We sat in his tiny office with light green walls and windows without screens. I asked about the current situation of the school. The principle shared that at the moment the science lab was not operating because they didn’t have supplies and equipment. I thought of my friend Mahin whose biotech company has donated laboratory equipment to universities in other countries. I wondered what it would take to ship equipment from a port in New England to the port of Suva crossing the Atlantic and the Pacific united by the fact that both were former British colonies. And yet were worlds apart. I wished there was a way to get basic equipment out to this small village, things like Bunsen burners and microscopes, beakers, pipettes, catalysts and reagents. But then again when you live in a village—life around you becomes your laboratory.

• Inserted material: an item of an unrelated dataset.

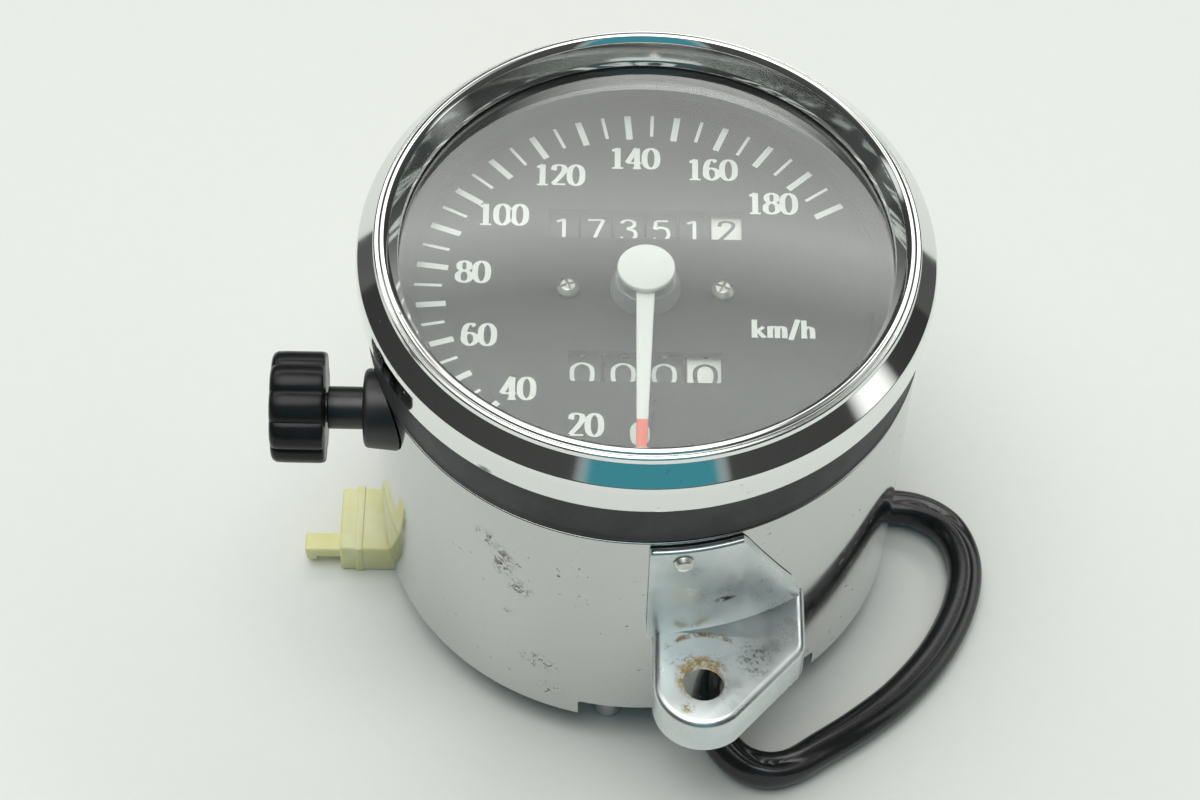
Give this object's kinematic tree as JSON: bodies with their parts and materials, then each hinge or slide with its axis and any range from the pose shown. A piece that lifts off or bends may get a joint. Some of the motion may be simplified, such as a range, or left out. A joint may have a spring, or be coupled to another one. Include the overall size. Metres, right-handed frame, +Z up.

I came out of my dreaming launching into reality and practical mode. The mode in which I ask questions about numbers, statistics, budgets, outcomes, and issues of transparency and accountability. School fees came to about 60-90 US dollars per student per year and slightly more for students who were boarding from Nukui'lau village which did not have a secondary school. Yes, for the price of a nice sweater and for less than the price of an iPod we could send a student to school. I live for these moments of comparative calculation.
Aloha Keiyasi
The women sat in three rows on the steps of the bure of Keiyasi. A young woman put talcum powder on our cheeks (a sign of joy) and presented each of us with a salusalu (lei) made of fragrant ixoria, frangipani, and shredded ti leaves shiny with coconut oil.
In the next moment in rich harmony and unison the women began to sing Isa Lei…sung as a friend who is departing to remind them of Fiji. It moved me and at this moment, I caught a glimpse of the tenderness and love that my mom must have felt. My heart was full but my eyes were heavy as I left my tears in Keiyasi.